[start of Exercise data]
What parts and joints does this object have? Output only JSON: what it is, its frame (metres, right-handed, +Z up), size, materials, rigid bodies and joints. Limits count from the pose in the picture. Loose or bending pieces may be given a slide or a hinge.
[end of Exercise data]
[start of Exercise data]
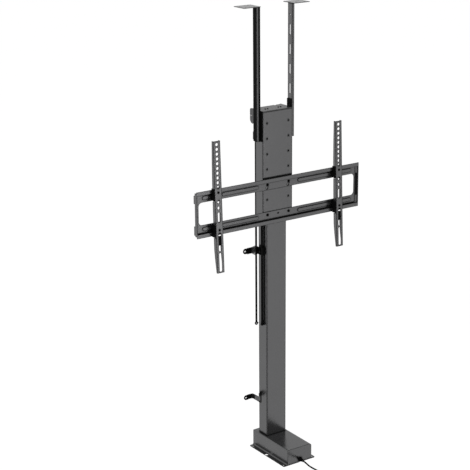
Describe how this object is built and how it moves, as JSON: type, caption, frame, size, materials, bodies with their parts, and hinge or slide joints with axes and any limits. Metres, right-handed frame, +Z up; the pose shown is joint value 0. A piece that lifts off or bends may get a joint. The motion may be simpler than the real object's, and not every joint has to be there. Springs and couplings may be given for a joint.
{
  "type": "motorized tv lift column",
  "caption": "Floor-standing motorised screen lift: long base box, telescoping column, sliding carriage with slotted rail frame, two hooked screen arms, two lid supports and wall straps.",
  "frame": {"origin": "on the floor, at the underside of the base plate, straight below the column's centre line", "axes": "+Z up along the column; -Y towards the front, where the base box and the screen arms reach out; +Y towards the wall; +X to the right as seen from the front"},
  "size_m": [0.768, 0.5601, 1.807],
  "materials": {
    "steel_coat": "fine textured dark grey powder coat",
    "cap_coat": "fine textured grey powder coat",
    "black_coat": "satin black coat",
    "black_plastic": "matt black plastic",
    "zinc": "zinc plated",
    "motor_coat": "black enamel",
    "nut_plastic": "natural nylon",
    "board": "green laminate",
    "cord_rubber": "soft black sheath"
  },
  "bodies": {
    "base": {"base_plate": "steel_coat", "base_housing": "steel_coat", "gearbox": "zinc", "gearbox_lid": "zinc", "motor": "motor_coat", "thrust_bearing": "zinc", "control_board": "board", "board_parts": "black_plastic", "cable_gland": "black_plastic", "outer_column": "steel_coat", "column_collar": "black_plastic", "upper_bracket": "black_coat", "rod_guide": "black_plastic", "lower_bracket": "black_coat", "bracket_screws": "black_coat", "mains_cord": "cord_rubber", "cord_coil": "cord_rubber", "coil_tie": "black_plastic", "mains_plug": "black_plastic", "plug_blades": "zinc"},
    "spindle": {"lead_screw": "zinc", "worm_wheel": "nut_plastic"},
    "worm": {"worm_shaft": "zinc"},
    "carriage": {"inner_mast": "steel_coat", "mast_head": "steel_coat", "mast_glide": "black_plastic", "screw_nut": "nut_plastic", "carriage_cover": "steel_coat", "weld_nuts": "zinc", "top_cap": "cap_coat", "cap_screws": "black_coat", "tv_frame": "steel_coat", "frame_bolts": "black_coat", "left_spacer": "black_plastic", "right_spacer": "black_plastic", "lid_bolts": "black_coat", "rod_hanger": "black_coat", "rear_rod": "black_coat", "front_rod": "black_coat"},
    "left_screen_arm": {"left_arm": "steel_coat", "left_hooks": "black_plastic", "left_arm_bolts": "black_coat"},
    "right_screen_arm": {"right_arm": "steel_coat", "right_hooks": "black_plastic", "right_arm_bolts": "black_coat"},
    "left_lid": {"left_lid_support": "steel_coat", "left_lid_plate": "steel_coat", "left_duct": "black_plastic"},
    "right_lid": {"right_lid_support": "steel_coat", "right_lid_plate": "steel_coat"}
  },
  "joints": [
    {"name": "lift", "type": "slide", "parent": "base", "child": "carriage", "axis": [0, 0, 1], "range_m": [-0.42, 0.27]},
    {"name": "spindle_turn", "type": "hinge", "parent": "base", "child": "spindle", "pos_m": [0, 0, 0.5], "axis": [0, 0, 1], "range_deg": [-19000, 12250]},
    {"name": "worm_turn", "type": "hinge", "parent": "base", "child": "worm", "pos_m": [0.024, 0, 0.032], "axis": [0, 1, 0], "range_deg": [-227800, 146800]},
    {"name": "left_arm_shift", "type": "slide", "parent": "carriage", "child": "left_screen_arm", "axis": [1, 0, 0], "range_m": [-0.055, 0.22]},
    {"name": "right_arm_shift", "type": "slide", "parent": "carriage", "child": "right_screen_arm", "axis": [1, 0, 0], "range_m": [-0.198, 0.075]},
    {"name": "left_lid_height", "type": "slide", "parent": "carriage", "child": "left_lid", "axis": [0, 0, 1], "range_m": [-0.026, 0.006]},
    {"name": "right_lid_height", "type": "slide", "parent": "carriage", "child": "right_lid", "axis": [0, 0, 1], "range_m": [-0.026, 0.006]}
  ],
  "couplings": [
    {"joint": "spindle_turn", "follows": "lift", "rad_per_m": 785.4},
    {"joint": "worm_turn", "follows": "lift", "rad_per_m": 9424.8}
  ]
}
[end of Exercise data]
[start of Exercise data]
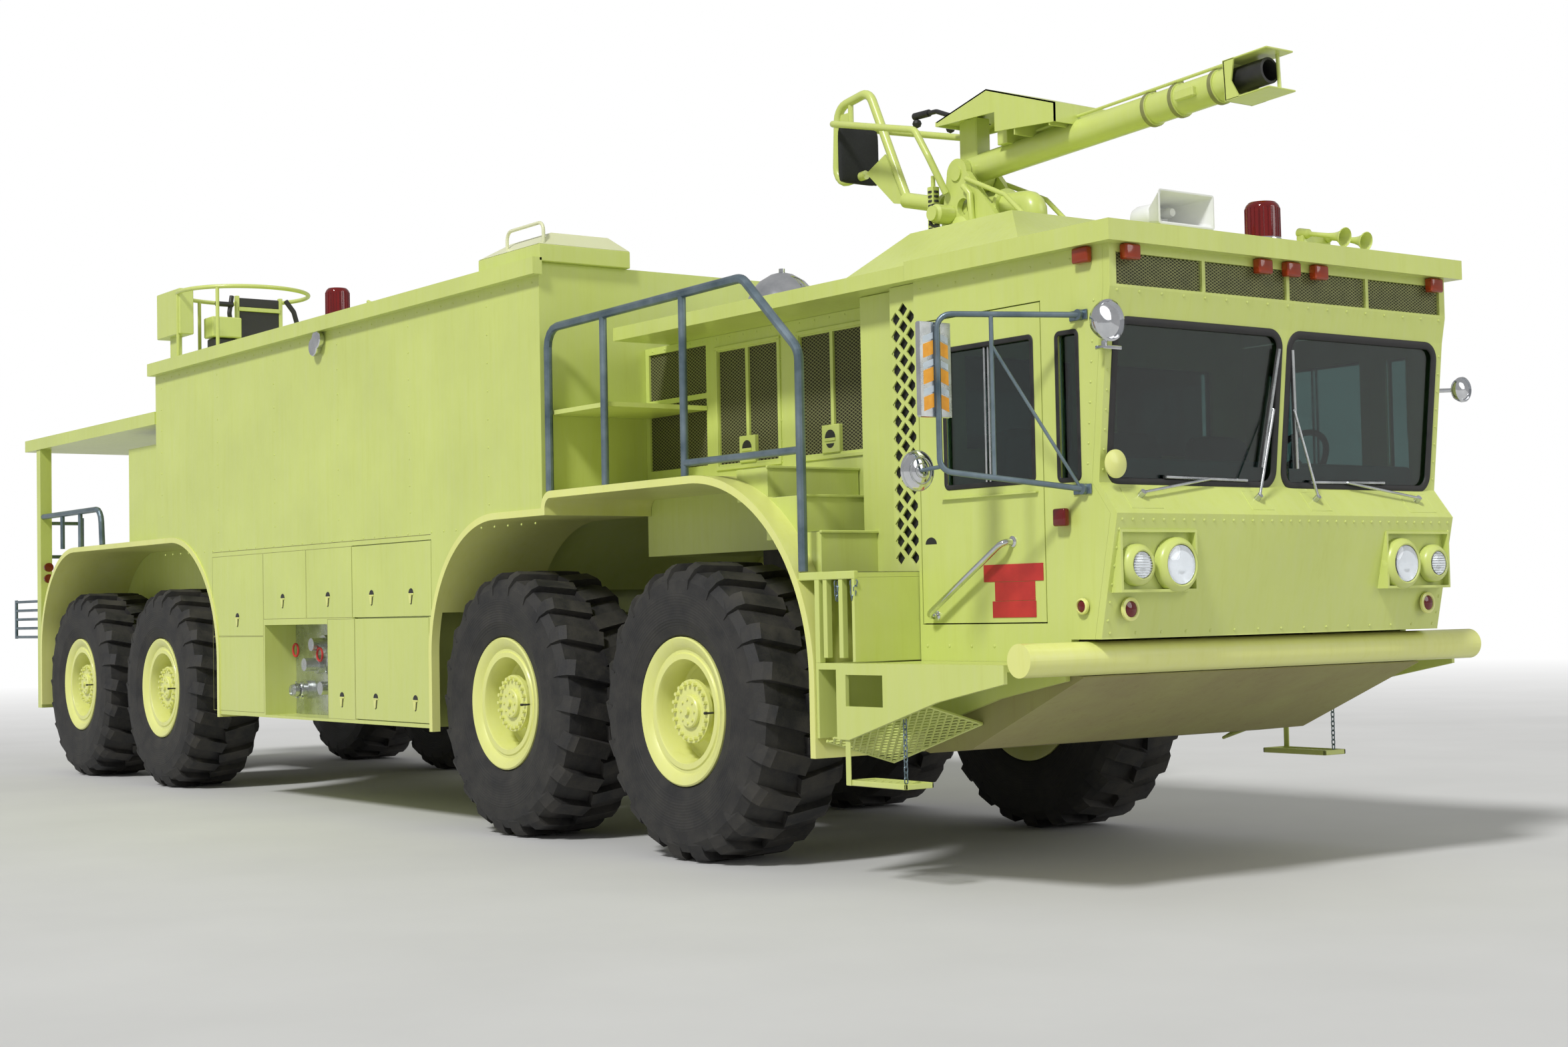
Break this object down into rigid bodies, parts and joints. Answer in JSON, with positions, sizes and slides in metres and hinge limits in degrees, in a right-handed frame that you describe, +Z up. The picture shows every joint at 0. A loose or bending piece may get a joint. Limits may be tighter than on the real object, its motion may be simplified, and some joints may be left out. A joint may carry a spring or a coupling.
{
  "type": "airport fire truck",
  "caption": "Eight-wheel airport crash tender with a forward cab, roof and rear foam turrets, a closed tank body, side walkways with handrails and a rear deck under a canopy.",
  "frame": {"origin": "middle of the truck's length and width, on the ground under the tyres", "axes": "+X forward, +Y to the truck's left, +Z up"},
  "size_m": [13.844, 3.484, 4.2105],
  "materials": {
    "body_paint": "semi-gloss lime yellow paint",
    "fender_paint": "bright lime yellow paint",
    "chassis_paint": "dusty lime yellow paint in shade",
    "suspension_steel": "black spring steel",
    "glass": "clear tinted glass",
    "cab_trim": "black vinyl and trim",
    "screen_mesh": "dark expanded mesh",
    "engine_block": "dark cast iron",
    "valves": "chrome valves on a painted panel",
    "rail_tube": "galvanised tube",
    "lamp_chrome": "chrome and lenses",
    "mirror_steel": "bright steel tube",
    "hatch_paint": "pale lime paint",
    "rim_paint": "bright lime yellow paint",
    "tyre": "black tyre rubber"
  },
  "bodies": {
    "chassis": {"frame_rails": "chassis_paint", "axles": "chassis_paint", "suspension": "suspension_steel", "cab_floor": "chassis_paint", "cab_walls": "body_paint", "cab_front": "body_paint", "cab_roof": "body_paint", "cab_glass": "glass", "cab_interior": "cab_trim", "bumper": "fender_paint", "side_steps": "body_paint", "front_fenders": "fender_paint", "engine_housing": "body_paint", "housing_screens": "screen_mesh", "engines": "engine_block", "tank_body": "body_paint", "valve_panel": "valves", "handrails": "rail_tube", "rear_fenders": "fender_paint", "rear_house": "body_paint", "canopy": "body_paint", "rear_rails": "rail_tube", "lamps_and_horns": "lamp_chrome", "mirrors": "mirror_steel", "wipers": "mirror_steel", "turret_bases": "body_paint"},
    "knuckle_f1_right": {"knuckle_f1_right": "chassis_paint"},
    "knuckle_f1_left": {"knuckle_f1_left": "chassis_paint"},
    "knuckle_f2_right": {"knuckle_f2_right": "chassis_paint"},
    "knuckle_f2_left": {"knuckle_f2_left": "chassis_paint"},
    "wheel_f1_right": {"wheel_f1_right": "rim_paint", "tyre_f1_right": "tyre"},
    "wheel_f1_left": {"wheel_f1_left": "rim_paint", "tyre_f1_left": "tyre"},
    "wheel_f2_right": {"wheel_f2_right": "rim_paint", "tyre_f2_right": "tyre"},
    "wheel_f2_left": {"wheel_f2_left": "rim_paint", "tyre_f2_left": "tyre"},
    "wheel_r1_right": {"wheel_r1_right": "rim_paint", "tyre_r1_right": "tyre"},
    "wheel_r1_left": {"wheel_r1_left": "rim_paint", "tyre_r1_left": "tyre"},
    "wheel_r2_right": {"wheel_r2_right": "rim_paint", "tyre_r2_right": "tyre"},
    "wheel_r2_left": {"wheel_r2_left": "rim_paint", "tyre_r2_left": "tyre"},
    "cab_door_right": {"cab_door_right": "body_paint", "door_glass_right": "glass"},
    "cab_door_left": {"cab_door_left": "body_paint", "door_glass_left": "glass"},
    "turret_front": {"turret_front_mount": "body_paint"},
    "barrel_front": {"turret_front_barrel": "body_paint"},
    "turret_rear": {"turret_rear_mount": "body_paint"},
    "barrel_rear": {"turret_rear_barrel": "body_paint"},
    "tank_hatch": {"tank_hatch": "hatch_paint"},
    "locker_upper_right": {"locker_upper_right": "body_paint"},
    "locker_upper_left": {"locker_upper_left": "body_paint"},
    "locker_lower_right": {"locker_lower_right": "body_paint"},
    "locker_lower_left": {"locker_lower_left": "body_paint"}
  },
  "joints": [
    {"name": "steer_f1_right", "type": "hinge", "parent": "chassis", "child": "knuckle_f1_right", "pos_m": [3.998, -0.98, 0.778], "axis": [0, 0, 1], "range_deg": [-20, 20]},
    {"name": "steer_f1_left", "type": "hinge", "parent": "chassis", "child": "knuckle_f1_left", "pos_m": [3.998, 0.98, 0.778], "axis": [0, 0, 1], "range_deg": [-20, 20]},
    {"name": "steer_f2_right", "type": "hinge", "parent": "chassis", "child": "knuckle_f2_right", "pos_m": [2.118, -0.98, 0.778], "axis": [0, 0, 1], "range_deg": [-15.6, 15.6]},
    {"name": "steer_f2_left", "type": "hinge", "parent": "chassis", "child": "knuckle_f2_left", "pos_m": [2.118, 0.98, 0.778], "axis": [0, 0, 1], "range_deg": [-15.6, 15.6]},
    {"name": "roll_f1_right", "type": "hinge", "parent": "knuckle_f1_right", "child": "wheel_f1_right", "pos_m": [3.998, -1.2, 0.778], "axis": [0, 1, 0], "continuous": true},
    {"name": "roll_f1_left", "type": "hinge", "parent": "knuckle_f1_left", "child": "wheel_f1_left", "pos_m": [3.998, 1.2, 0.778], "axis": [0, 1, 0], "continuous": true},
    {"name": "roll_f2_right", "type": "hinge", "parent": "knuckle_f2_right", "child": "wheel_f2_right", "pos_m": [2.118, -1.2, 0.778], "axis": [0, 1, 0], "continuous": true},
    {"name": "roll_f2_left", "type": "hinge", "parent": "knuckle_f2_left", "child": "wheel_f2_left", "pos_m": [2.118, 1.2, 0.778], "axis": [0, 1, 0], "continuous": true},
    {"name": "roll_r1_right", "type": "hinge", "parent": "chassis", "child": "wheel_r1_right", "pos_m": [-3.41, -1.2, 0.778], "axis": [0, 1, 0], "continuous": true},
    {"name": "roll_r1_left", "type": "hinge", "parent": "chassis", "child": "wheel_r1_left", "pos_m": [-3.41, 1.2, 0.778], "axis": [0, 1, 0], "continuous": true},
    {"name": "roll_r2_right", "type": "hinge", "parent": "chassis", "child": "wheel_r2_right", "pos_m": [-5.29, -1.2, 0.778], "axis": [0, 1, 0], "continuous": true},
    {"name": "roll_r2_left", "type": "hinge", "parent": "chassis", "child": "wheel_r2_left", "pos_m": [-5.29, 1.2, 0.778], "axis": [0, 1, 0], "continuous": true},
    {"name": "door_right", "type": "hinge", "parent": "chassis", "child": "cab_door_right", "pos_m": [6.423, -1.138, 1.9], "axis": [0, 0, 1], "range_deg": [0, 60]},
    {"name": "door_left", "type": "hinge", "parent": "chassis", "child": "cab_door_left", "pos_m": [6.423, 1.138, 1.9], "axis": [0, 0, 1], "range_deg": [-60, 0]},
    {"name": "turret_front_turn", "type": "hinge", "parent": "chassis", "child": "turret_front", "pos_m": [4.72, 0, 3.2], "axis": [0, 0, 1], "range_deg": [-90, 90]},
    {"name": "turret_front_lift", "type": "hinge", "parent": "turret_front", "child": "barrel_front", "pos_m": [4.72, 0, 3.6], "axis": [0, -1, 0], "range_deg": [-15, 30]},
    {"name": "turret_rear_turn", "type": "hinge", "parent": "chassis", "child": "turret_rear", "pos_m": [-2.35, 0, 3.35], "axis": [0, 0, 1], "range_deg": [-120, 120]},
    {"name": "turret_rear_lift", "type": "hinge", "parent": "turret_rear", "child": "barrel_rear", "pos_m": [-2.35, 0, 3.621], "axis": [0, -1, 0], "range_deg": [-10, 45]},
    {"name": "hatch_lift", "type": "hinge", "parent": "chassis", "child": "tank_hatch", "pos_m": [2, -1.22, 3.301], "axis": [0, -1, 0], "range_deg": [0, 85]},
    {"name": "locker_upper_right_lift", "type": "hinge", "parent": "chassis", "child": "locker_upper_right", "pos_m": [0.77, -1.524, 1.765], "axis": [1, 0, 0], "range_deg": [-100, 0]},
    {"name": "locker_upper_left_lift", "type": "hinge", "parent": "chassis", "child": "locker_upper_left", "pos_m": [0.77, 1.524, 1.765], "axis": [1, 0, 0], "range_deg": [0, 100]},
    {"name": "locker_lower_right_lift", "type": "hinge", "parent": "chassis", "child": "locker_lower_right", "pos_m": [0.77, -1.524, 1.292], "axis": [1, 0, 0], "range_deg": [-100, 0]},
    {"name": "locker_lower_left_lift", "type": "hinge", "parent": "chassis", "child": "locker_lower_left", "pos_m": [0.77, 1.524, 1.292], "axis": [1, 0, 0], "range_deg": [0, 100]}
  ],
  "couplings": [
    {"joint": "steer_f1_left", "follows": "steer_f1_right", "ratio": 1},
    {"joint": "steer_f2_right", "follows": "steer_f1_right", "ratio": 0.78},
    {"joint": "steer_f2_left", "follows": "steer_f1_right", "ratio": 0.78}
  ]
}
[end of Exercise data]
**Stated exercise:** Search the data for "from". Copy every line that has it.

**The solution:**
What parts and joints does this object have? Output only JSON: what it is, its frame (metres, right-handed, +Z up), size, materials, rigid bodies and joints. Limits count from the pose in the picture. Loose or bending pieces may be given a slide or a hinge.
  "frame": {"origin": "on the floor, at the underside of the base plate, straight below the column's centre line", "axes": "+Z up along the column; -Y towards the front, where the base box and the screen arms reach out; +Y towards the wall; +X to the right as seen from the front"},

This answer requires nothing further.